Los mitos más arraigados en una sociedad se discuten y reinventan en la calle. En el andar de los peatones o en los estacionamientos intermitentes que forma el tráfico se manifiestan los aciertos y fracasos de la sociedad.
Al caminar por las calles de Monterrey se hacen evidentes los desaciertos en materia de cuidado del medio ambiente. La ausencia de árboles en banquetas y camellones es una declaración ineludible de descuido ambiental.
Por desgracia, el desplazamiento de lo vivo por el gris del cemento no sólo es una afectación a nivel de percepción. Durante 2016, la Organización Mundial de la Salud calificó la capital de Nuevo León como la ciudad con la peor calidad del aire del país.
Del paisaje regio que describió Alfonso Reyes en “Sol de Monterrey” queda muy poco.
En los árboles ardían
las ascuas de las naranjas,
y la huerta en lumbre viva se doraba.
Hoy sólo arden los grandes panorámicos hasta decolorarse por el sol y se doran los techos de los autos varados en un embotellamiento.
Pero volver a dar vida a la ciudad no es una cuestión de retornar al pasado movido por la nostalgia. En los edificios se lee una historia de progreso, edificada con el esfuerzo de aquellos que en en la infancia “no conocieron sombra, sino resolana” y que vale la pena conservar. El reto al que se enfrenta Monterrey consiste en reconocer la modernidad que la puso en el mapa, pero sin prescindir de la naturaleza para lograr el desarrollo.

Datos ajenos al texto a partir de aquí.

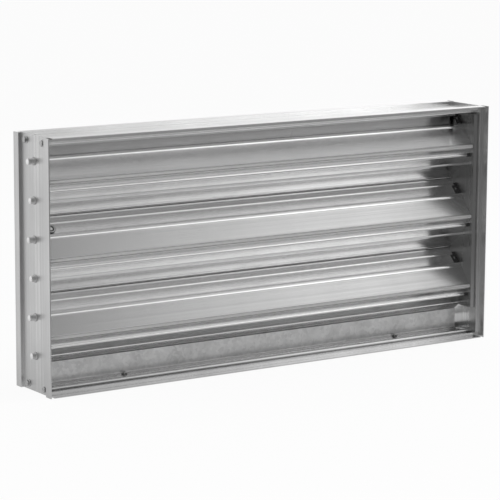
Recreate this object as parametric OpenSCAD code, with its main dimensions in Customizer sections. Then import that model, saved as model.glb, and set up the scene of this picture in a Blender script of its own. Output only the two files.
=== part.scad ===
// Rectangular opposed blade air damper: an extruded aluminium frame, six hollow
// extruded blades on round pivot pins, and a train of six gear wheels that turns
// neighbouring blades opposite ways. X runs along the blades, Y through the frame
// from the front face to the rear face, and Z is up. The origin is on the floor,
// midway between the jambs and midway between the two faces.

/* [Frame] */
// Outside width over the jambs
frame_w = 971; // [700:1:1200]
// Outside height of the frame
frame_h = 457; // [400:1:520]
// Depth from the front face to the rear face
frame_d = 127; // [120:1:160]
// Wall of the frame extrusion
frame_wall = 2; // [1.6:0.1:2.4]
// Width of the raised band along each face of the frame
band_w = 18; // [14:0.5:20]
// How far the bands stand out from the web between them
band_step = 6; // [5:0.25:7]
// Outside radius of a screw port
port_r = 3.5; // [3.2:0.1:3.8]

/* [Blades] */
// Gap between the top edge of the closed top blade and the head
head_gap = 3.55; // [2:0.05:8]
// Gap between the lowest pivot tube and the panel below it
panel_gap = 5.2; // [4:0.2:12]
// Angle of a closed blade from the vertical
blade_tilt = 45.6; // [44:0.1:50]
// Gap between a blade end and the web of the jamb
end_gap = 6.5; // [5.5:0.25:9]
// Wall of the hollow blade extrusion
skin = 1.6; // [1.2:0.1:1.8]
// Outside radius of the tube that the pivot pins fit in
axle_tube_r = 7.8; // [7.6:0.1:8.4]
// Outside radius of the second tube of the blade
rib_tube_r = 3.6; // [3.2:0.1:4]
// Distance of the second tube from the pivot
rib_tube_s = 28; // [24:0.5:30]
// Radius of the soft bulb along each blade edge
bulb_r = 1.4; // [1.1:0.05:1.8]

/* [Pivots] */
// Radius of a pivot pin
pin_r = 6; // [5.6:0.05:6]
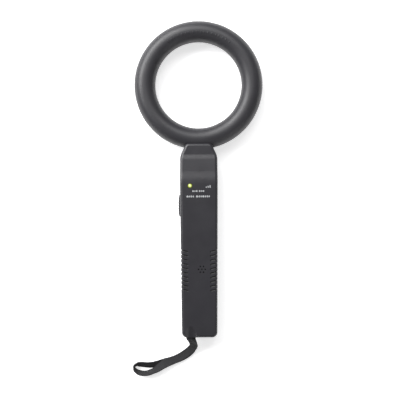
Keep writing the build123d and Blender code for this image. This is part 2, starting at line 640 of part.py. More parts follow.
# --------------------------------------------------------- wires and strap
def arc_radii(points, share=0.45):
    """Arc radius at each inner point: share of the shorter run over tan(half turn)."""
    radii = []
    for a, b, c in zip(points, points[1:], points[2:]):
        u, v = Vector(*b) - Vector(*a), Vector(*c) - Vector(*b)
        half = math.radians(u.get_angle(v)) / 2
        radii.append(share * min(u.length, v.length) / math.tan(half))
    return radii


SNAP_Y = BAT_TOP + 5.5
RED = [(-6.35, SNAP_Y, BAT_MID_Z), (-6.35, -101.0, BAT_MID_Z), (-8.6, -88.0, 12.7), (-7.2, -77.0, 14.0),
       (-7.2, -69.5, 14.0)]
BLACK = [(6.35, SNAP_Y, BAT_MID_Z), (6.35, -101.5, BAT_MID_Z), (0.5, -91.0, 12.0), (-4.8, -79.0, 14.0),
         (-4.8, -69.5, 14.0)]
SPK_A = [(0.6, -93.5, 22.4), (0.6, -93.5, 18.6), (2.5, -85.0, 15.2), (4.8, -77.0, 14.0), (4.8, -69.5, 14.0)]
SPK_B = [(4.6, -93.5, 22.4), (4.6, -93.5, 19.2), (6.4, -85.5, 16.2), (7.2, -77.5, 14.0), (7.2, -69.5, 14.0)]
COIL_A = [(-1.8, 42.6, MID), (-1.8, 36.0, MID), (-2.8, 26.0, 15.4), (-1.2, 16.5, 14.0), (-1.2, 10.0, 14.0)]
COIL_B = [(1.8, 42.6, MID), (1.8, 35.0, MID), (2.8, 25.0, 15.0), (1.2, 16.0, 14.0), (1.2, 10.0, 14.0)]


def section_plane(points):
    return Plane(origin=points[0], z_dir=Vector(*points[1]) - Vector(*points[0]))


with BuildPart() as battery_lead_red:
    with BuildLine():
        FilletPolyline(*RED, radius=arc_radii(RED))
    with BuildSketch(section_plane(RED)):
        Circle(0.7)
    sweep()
battery_lead_red.part.label = "battery_lead_red"
export_step(battery_lead_red.part, "parts/battery_lead_red.step")

with BuildPart() as battery_lead_black:
    with BuildLine():
        FilletPolyline(*BLACK, radius=arc_radii(BLACK))
    with BuildSketch(section_plane(BLACK)):
        Circle(0.7)
    sweep()
battery_lead_black.part.label = "battery_lead_black"
export_step(battery_lead_black.part, "parts/battery_lead_black.step")

with BuildPart() as sounder_leads:
    for pts in (SPK_A, SPK_B):
        with BuildLine() as lead_line:
            FilletPolyline(*pts, radius=arc_radii(pts))
        with BuildSketch(section_plane(pts)):
            Circle(0.55)
        sweep(path=lead_line.wires()[0])
sounder_leads.part.label = "sounder_leads"
export_step(sounder_leads.part, "parts/sounder_leads.step")

with BuildPart() as coil_leads:
    for pts in (COIL_A, COIL_B):
        with BuildLine() as lead_line:
            FilletPolyline(*pts, radius=arc_radii(pts))
        with BuildSketch(section_plane(pts)):
            Circle(0.55)
        sweep(path=lead_line.wires()[0])
coil_leads.part.label = "coil_leads"
export_step(coil_leads.part, "parts/coil_leads.step")

with BuildPart() as strap_pin:
    with BuildSketch(Plane(origin=(EYE_X - PIN_HL, EYE_Y, MID), x_dir=(0, 1, 0), z_dir=(1, 0, 0))):
        Circle(PIN_D / 2)
    extrude(amount=2 * PIN_HL)
strap_pin.part.label = "strap_pin"
export_step(strap_pin.part, "parts/strap_pin.step")

# wrist strap: one webbing band round the pin, out to a loop and back under itself
STRAP_LOOP = [(-10.4, -172.0, 12.0), (-9.6, -166.2, 12.0), (-9.5, -166.2, 18.0), (-9.4, -173.5, 18.4),
              (-8.7, -178.0, 16.9), (-7.1, -182.0, 11.3), (-7.1, -185.9, 6.5), (-9.5, -190.3, 4.0),
              (-14.5, -195.4, 3.3), (-20.3, -199.1, 3.3), (-27.5, -201.9, 3.2), (-34.6, -204.0, 3.8),
              (-41.1, -206.8, 5.5), (-46.8, -211.1, 5.9), (-52.4, -214.6, 4.9), (-59.0, -216.8, 4.7),
              (-65.6, -216.7, 4.7), (-71.1, -214.4, 4.7), (-74.2, -210.8, 4.7), (-71.6, -206.9, 4.7),
              (-65.6, -206.8, 4.6), (-58.5, -207.7, 4.6), (-51.6, -207.4, 4.0), (-44.8, -206.1, 1.9),
              (-38.4, -204.6, 1.6)]
STRAP_RETURN = [(-10.4, -172.0, 12.0), (-11.17, -177.6, 12.0), (-9.5, -181.5, 7.6), (-8.2, -185.9, 3.5),
                (-9.9, -190.8, 1.7), (-14.7, -195.5, 1.6), (-20.4, -199.2, 1.6), (-27.2, -201.8, 1.6),
                (-33.0, -203.33, 1.6), (-38.4, -204.6, 1.6)]

with BuildPart() as strap_loop:
    with BuildLine() as loop_line:
        FilletPolyline(*STRAP_LOOP, radius=arc_radii(STRAP_LOOP))
    with BuildSketch(section_plane(STRAP_LOOP)):
        Circle(STRAP_TUBE_D / 2)
    sweep()
strap_loop.part.label = "strap_loop"
export_step(strap_loop.part, "parts/strap_loop.step")

with BuildPart() as strap_return:
    with BuildLine() as return_line:
        FilletPolyline(*STRAP_RETURN, radius=arc_radii(STRAP_RETURN))
    with BuildSketch(section_plane(STRAP_RETURN)):
        Circle(STRAP_TUBE_D / 2)
    sweep()
strap_return.part.label = "strap_return"
export_step(strap_return.part, "parts/strap_return.step")

for label, points, line, solid in (("strap_loop", STRAP_LOOP, loop_line, strap_loop),
                                   ("strap_return", STRAP_RETURN, return_line, strap_return)):
    length = sum(e.length for e in line.edges())
    print(label, "length", round(length, 1), "volume", round(solid.part.volume, 1),
          "section x length", round(length * math.pi * STRAP_TUBE_D ** 2 / 4, 1),
          "radii", [round(r, 1) for r in arc_radii(points)])
print("parts written")
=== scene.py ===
"""Looks of a hand-held ring-head scanner that lies on its back, in metres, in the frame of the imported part."""
import json
import math

import bmesh
import bpy
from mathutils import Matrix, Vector


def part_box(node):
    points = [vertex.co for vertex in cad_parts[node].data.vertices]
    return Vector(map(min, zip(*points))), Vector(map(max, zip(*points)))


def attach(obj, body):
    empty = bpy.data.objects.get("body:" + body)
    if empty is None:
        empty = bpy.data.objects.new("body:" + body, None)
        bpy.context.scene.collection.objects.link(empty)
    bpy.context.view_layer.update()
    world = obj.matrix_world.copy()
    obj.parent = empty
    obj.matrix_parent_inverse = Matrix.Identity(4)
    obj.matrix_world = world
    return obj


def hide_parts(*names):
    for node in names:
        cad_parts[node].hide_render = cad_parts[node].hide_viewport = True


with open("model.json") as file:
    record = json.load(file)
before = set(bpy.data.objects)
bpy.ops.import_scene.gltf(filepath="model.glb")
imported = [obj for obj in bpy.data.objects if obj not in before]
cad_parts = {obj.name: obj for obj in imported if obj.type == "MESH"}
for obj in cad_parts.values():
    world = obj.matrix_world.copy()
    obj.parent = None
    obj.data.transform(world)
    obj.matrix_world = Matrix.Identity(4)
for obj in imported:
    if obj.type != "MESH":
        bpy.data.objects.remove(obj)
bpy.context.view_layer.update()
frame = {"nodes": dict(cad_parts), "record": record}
N = frame["nodes"]
scene = bpy.context.scene
MM = 0.001

# ------------------------------------------------------------------ camera
cam_data = bpy.data.cameras.new("camera")
cam_data.sensor_width = 36.0
cam_data.lens = 18.0 / math.tan(math.radians(14.0))
cam_data.clip_start, cam_data.clip_end = 0.02, 20.0
cam = bpy.data.objects.new("camera", cam_data)
cam.location = (0.0122347, -0.0282005, 0.9024313)
cam.rotation_euler = [math.radians(a) for a in (0.3249, 0.724, -0.3352)]
scene.collection.objects.link(cam)
scene.camera = cam

# ------------------------------------------------------------------- strap
STRAP_LOOP = [(-10.4, -172.0, 12.0), (-9.6, -166.2, 12.0), (-9.5, -166.2, 18.0), (-9.4, -173.5, 18.4),
              (-8.5, -178.0, 16.9), (-6.6, -182.0, 11.3), (-6.8, -186.0, 6.5), (-9.9, -189.8, 4.0),
              (-15.1, -194.3, 3.3), (-20.8, -198.0, 3.3), (-27.7, -201.3, 3.2), (-34.6, -204.1, 3.8),
              (-41.1, -207.0, 5.5), (-46.8, -210.6, 5.9), (-52.4, -214.1, 4.9), (-59.0, -216.6, 4.7),
              (-65.6, -216.7, 4.7), (-71.1, -214.6, 4.7), (-74.5, -210.8, 4.7), (-72.0, -206.6, 4.7),
              (-65.6, -206.5, 4.6), (-58.5, -207.3, 4.6), (-51.6, -207.1, 4.0), (-44.8, -206.5, 1.9),
              (-38.4, -204.8, 1.6)]
STRAP_RETURN = [(-10.4, -172.0, 12.0), (-11.0, -177.6, 12.0), (-8.9, -181.5, 7.6), (-7.4, -185.9, 3.5),
                (-9.4, -190.9, 1.7), (-14.4, -195.3, 1.6), (-20.4, -198.8, 1.6), (-27.2, -201.5, 1.6),
                (-33.0, -203.3, 1.6), (-38.4, -204.8, 1.6)]
WEB_W, WEB_T = 9.0 * MM, 1.15 * MM


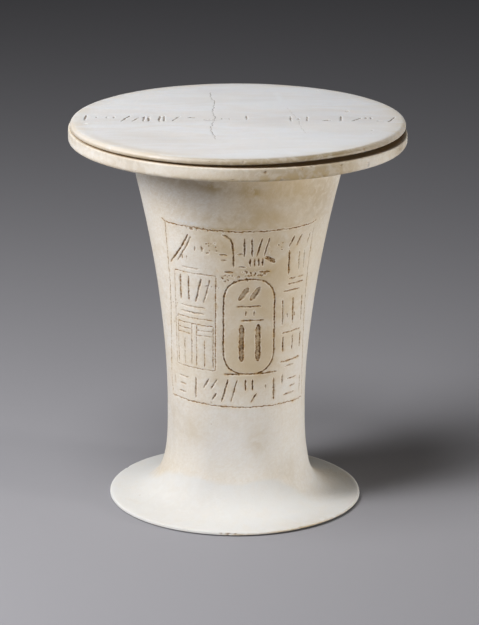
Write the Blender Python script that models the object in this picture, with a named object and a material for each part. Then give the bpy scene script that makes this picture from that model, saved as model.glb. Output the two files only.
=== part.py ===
"""Lidded ointment jar, turned and ground from banded travertine.

The jar is one hollow piece: a thin splayed foot, a concave body that flares to the neck, and a
wide flat rim. A flat disc lid lies on the rim, and a low boss under it keeps it from sliding off.
A framed panel on the body holds an oval ring, a panelled facade and rows of short cut strokes.
All sizes are in metres, +Z is up, and the front of the panel looks along -Y.
"""

import math

import bmesh
import bpy

# Foot, body and rim, as heights above the underside and as radii
FOOT_RADIUS = 0.0474
FOOT_EDGE = 0.0016
FOOT_SLOPE = 0.05
FOOT_HOLLOWING = 3.6
WAIST_RADIUS = 0.02566
WAIST_HEIGHT = 0.0364
NECK_RADIUS = 0.0409
FLARE_POWER = 1.78
RIM_RADIUS = 0.0624
RIM_UNDERSIDE = 0.1375
RIM_THICKNESS = 0.00525
RIM_LOWER_ROUND = 0.0013
RIM_UPPER_ROUND = 0.0006
NECK_FILLET = 0.0012

# The drilled hollow follows the body at this wall
WALL = 0.0080
FLOOR_THICKNESS = 0.0160
FLOOR_ROUND = 0.0060
MOUTH_ROUND = 0.0008

# Lid: a disc, set back a little from the rim's edge, with a boss that drops into the mouth
LID_SET_BACK = 0.0007
LID_THICKNESS = 0.00215
LID_UPPER_ROUND = 0.0010
LID_LOWER_ROUND = 0.0005
BOSS_DEPTH = 0.0025
BOSS_ROUND = 0.0006
BOSS_CLEARANCE = 0.0014
LID_LEAN = (math.radians(-0.20), math.radians(-0.42))
RESTING_GAP = 0.0003

# Carving: depths, line widths and the frame of the panel, measured along the surface
STROKE_WIDTH = 0.0008
STROKE_DEPTH = 0.0005
FRAME_WIDTH = 0.0006
RING_WIDTH = 0.0010
BROAD_WIDTH = 0.0020
GROOVE_FLOOR = 0.5
PANEL_WIDTH = 0.0615
PANEL_SHIFT = 0.0008
PANEL_ABOVE_WAIST = 0.0061
PANEL_BELOW_RIM = 0.0250
LID_ROW_MARGIN = 0.0047
LID_ROW_HEIGHT = 0.0070
LID_ROW_FORWARD = 0.0050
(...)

Con el objetivo de sumarse a dar una solución a la mala calidad del aire en la ciudad, los vecinos de DistritoTec pusieron en marcha un programa de arborización. El sueño de un distrito verde se plasmó en un programa de cuatro etapas que permitiera tener más árboles y garantizar su calidad a lo largo de los años.
Aunque parecieran evidentes los beneficios de contar con árboles en la ciudad, es a pie de banqueta donde se desmitifican los supuestos. “Cada cabeza es un mundo”, versa el dicho popular, y los vecinos del polígono lo ejemplifican. Así como hubo quien aceptó tener un árbol sin hacer demasiadas preguntas, hubo quien tomó mayores precauciones antes de decir sí: ¿No irá a romper la banqueta?, ¿estos árboles sí resistirán las heladas?, ¿quién barre las hojas?
Las dos primeras preguntas son un recuerdo de la legitimidad que da la experiencia. Los proyectos comunitarios se enriquecen de quienes ya han andado estos caminos, y en ese sentido su retroalimentación es muy valiosa. La última pregunta, por otra parte, evidencia que en algún momento nos dejamos de entender como comunidad y eso la vuelve preocupante.
Al preguntar ¿quién barre las hojas? se renuncia entre líneas a esa responsabilidad y se recarga todo el trabajo de lo que ocurre en el espacio público al otro. No entender el espacio compartido como una extensión del individual termina por aislar a las personas en casas con bardas cada vez más grandes, por vecinos que, en esencia, se convierten en completos desconocidos.
En ese sentido, el árbol es un ejemplo claro de este fenómeno. Al no poder contener los beneficios que trae consigo al “dueño” del árbol, los incentivos para cuidarlo se vuelven menores. Como si por tener que compartir el aire limpio o la sombra, ésta valiera menos.
Sin embargo, no siempre la reticencia a adoptar un árbol radica en un egoísmo simple y llano; a veces revela algo más profundo: una herida en lo colectivo. Cuando un vecino que ya ha tenido un árbol rechaza la adopción de uno nuevo, lo que niega no es el proyecto en sí mismo, sino lo que la colectividad implica. Su rechazo se vuelve una denuncia de desconfianza fundamentada en haber hecho algo por lo público en el pasado y haberse encontrado solo en esa lucha por lo común.
En esos casos, el árbol se vuelve entonces más que un planta, porque se erige como instrumento para reparar los lazos comunitarios. Se vuelve un pretexto para volver a creer en el otro y exhibir como conjunto valores necesarios para hacer comunidad (como son la solidaridad y la corresponsabilidad).
En cada árbol se encuentra no sólo la posibilidad de mejorar la calidad del aire que todos respiramos, sino la de reconciliarnos con lo público. Es una oportunidad para erradicar la idea nociva de que lo que es de todos no es de nadie y comenzar a construir una nueva narrativa donde lo que es de todos es, en efecto, una responsabilidad compartida.
Reforestar nuestro distrito es la oportunidad perfecta para dejar de preguntarnos ¿quién barre las hojas?. Mejor comencemos a barrerlas nosotros y así construir la confianza en que nuestros vecinos harán lo mismo.